Kaczyński o planie, który prowadzi "do anihilacji polskiego państwa"
W dalszej części Kaczyński nawiązał do działań Parlamentu Europejskiego.
- Jest już przygotowany konkretny plan, którego wprowadzenie w życie przez Unię Europejską prowadziłoby do nie tylko pozbawienia nas niepodległości, nie tylko pozbawienia nas suwerenności, ale wręcz do anihilacji polskiego państwa. Stalibyśmy się terenem zamieszkiwanym przez Polaków, rządzonym z zewnątrz. Bo taki plan został przyjęty przez komisję konstytucyjną Parlamentu Europejskiego - mówił dalej.
- Oczywiście jest jeszcze kilka kroków do wykonania. One mogą trwać dłużej lub krócej, (...). Te prace, o których mówię, trwają od roku 2021, od konferencji na temat przyszłości Europy (Konferencji w sprawie przyszłości Europy - red.). Ale chodzi o efekt. Powtarzam, to co już jest, co ma być co prawda przedmiotem dalszych obrad różnych organów, jest niczym innym jak realizacją planu, który można określić krótko - likwidacja, likwidacja naszej niepodległości - kontynuował.
Kaczyński: nie chcemy podlegać Niemcom
- Nasza niepodległość ma być jeszcze raz tylko historycznym incydentem. Tamta (od 1918 roku - red.) trwała troszkę ponad dwadzieścia lat, ta (po 1989 roku - red.) ma trwać trzydzieści kilka, ale ma za rok, za dwa, za trzy lata się zakończyć - przekonywał dalej Kaczyński. Prezes PiS mówił, że konieczny jest wielki wysiłek i "wielka konsolidacja narodu", by ten proces zatrzymać. - Inne narody mogą decydować, jak chcą. My Polacy chcemy być wolni. Chcemy być niepodlegli. I nie chcemy podlegać Niemcom. Bo to jest w istocie plan niemiecki, zawarty w umowie koalicyjnej niemieckiego rządu, prezentowany w istocie wprost przez kanclerza Scholza jako dążenie do niemieckiej hegemonii - podkreślił prezes PiS.

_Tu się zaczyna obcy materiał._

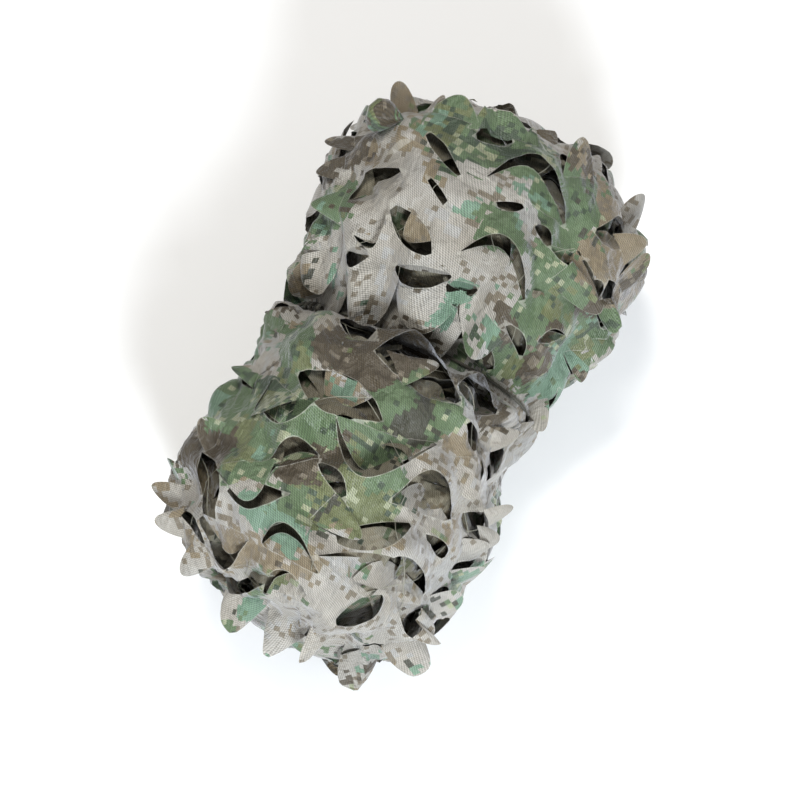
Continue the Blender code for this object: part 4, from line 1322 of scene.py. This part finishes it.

Przyznał, że "Polska w swojej historii miała momenty hańby, takie jak rok 1792". - W chwili, kiedy polska armia nie była jeszcze pobita, polskie elity przystąpiły do Targowicy. Historyk angielski w książce poświęconej utracie przez Polskę niepodległości pisze, że nie było w dziejach przykładu, żeby jakiś naród, mając jakąś możliwość walki, skapitulował. My nie możemy być pokoleniem, które skapituluje. Nie możemy być - podkreślił Kaczyński.
- Czeka nas pewnie twarda walka, bo przecież ci, którzy dziś chcą przejąć władzę, zawarli porozumienie - choć nie ośmielili się tego punktu w nim zawrzeć, aczkolwiek popierali go w Parlamencie Europejskim - dodał. - Nie możemy się na to zgodzić - oświadczył prezes PiS.
Kaczyński: na czele koalicji, która chce przejąć władzę, stoi partia nie polska, a niemiecka
Według lidera PiS na czele nowej koalicji "stoi partia nie polska a niemiecka - partia zewnętrzna". - Francuski generał Charles de Gaulle jako partię zewnętrzną określał komunistów, a my możemy śmiało tak określać Platformę Obywatelską czy też Koalicję Obywatelską - dodał.
- Musimy walczyć, walczyć i jeszcze raz walczyć - oświadczył. - Nie możemy powtórzyć tej hańby sprzed przeszło 200 lat. Musimy tę walkę wygrać. Możemy ją wygrać, tylko wygramy ją, gdy będziemy zdeterminowani, gdy będziemy wiedzieli, o co chodzi i jaka jest hierarchia wartości, że wolność, niepodległość, suwerenność jest na czele wartości politycznych, że trzeba ich bronić za każdą cenę - stwierdził Kaczyński.
Kaczyński: zwycięstwem będzie obrona Polski niepodległej
Wcześniej prezes PiS wygłosił przemówienie przed Pałacem Prezydenckim.
- 10 listopada, w wigilię święta narodowego, jesteśmy także przez chwilę i tu, bo to miejsce stało się częścią polskiej tradycji niepodległościowej, polskiej historii - powiedział. Kaczyński stwierdził, że "dziś odwoływanie się do tej tradycji, do tych wszystkich, którzy w czasach odległych, ale także i tych współczesnych, o Polską niepodległość walczyli, jest niestety znów aktualne". - Idee, które od trzynastu lat łączyły ludzi uczestniczących w Marszu Pamięci, są dziś szczególnie żywe i muszą nas łączyć, muszą nami kierować w tym wszystkim, co będzie trudne, może bardzo trudne, może nawet strasznie trudne, ale to musi być przez nas podjęte i musi nas doprowadzić do zwycięstwa. Tym zwycięstwem będzie obrona Polski niepodległej - wskazał.